Akım'tıya Kapılmak

Akım'tıya  Kapılmak

 Zamanın ruhu hızlı. Her gün yeni bir akım çıkıyor: bir gün oversize ceketler, ertesi gün retro gözlükler... Bir sabah uyandığınızda herkes sarımsağın faydalarını anlatıyor, bir sonraki hafta sabah 5’te kalkmak “başarının tek reçetesi” oluveriyor. TikTok’ta bir trend patlıyor, İnstagram filtreleri değişiyor, Youtube vlogları yeni bir yaşam biçimini dayatıyor. Biz ise bu hızlı akıntının içinde, yönümüzü kaybetmiş gibi bir o yana bir bu yana savruluyoruz.

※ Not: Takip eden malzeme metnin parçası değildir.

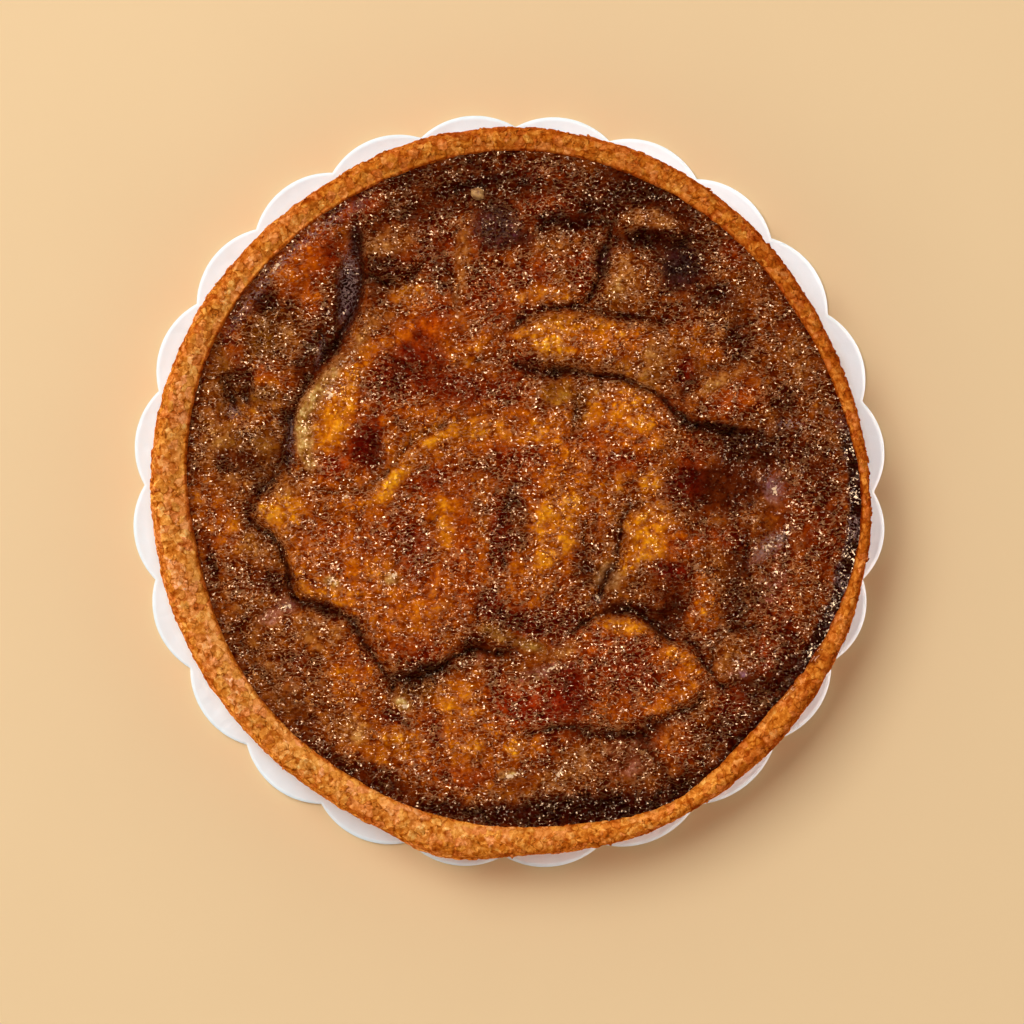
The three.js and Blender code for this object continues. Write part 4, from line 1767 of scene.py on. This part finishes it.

“Akım'tıya kapılmak” tam da bunu anlatıyor aslında. “Akıntıya kapılmak” deyimini günümüz akımlarına vurgu yapacak şekilde dönüştürdüm ki bence doğru da oldu. Çünkü artık içinde yüzdüğümüz şey sadece bir su değil, bitmek bilmeyen bir içerik ve tüketim seli…
Şimdilerde bu “akıma kapılma” hali sadece moda ya da sosyal medya ile sınırlı değil. Fikirlerin de bir akımı var, gündemin de. Bir kişi bir konuda konuşmaya başlıyor, ardından herkes aynı cümleleri farklı tonlarda tekrar ediyor. 
    Daha önce üzerinde hiçbir fikrimizin olmadığı konularda profesör olmuşçasına bir cesaretle savunular yapıyoruz çünkü o an o ideoloji akım. Ya da siyasi olarak yakın bulmadığımız isim ve konuları o an çok popüler diye gündemimize alıyoruz. Genel olarak kendi düşüncelerimizi oluşturmak yerine çoğunluğun sesi olmaya meylediyoruz. Farklı düşünmenin cesaret değil, “aykırılık” sayıldığı bir çağda özgün kalmak da zorlaşıyor.Biraz yavaşlamak gerekiyor belki de. Popüler olanla değil, değerli olanla meşgul olmak gerekiyor. Kalabalığın yaptığını değil, bize iyi geleni yapmak daha güzel gelmiyor mu kulağa? Bir akımın peşine takılmadan da güzellik üretilemez mi? Herkes olmaktan çok kendin olmanın değeri üzerine biraz daha düşünmeye davet ediyorum sizleri… 
Mesela son zamanlarda yapay zeka destekli “Ghibli efekti” sosyal medyada bir anda patladı. Herkes kendi fotoğrafını bu animasyon stiline dönüştürüp paylaştı. Elbette estetik bir keyif var bu tür görsellerde, nostaljik bir tat, farklı bir bakış açısı... Ama düşününce, herkesin aynı efekti kullanarak benzeştiği bir dünyada “bize ait olan” ne kaldı? Her filtre, her trend, her dönüşüm biraz daha bizden bir şeyleri törpülüyor. Kendimizi ifade ettiğimizi düşünürken aslında topluluğun bir kopyası haline geliyoruz. Belki de ihtiyacımız olan, o efektin arkasına saklanmadan birbirimizi kucaklayabilmek. Ghibli gibi büyülü bir dünyanın estetiğini değil, kendi dünyamızın sahiciliğini paylaşabilmek.
Düşününce her akıma ayak uydurma telaşı içinde kendimizden biraz biraz uzaklaşmıyor muyuz? Moda olur diye sevmediğimiz kıyafetleri giyiyor, “bunu yapmazsam geri kalırım” korkusuyla içimize sinmeyen davranışları benimsemiyor muyuz? “Ne kadar izlendi?”, “Ne kadar beğeni aldı?” soruları, “Ben bunu gerçekten istiyor muyum?” sorusunun önüne geçiyor gibi sanki..
“Akım'tıya kapılmak” kolay, ama asıl mesele akıntıya karşı durabilmekte. Herkes aynı yöne yüzüyorken, sen kendi yönünü seçebiliyor musun? Son olarak; ‘Kendin olmanın modası hiç geçmez.’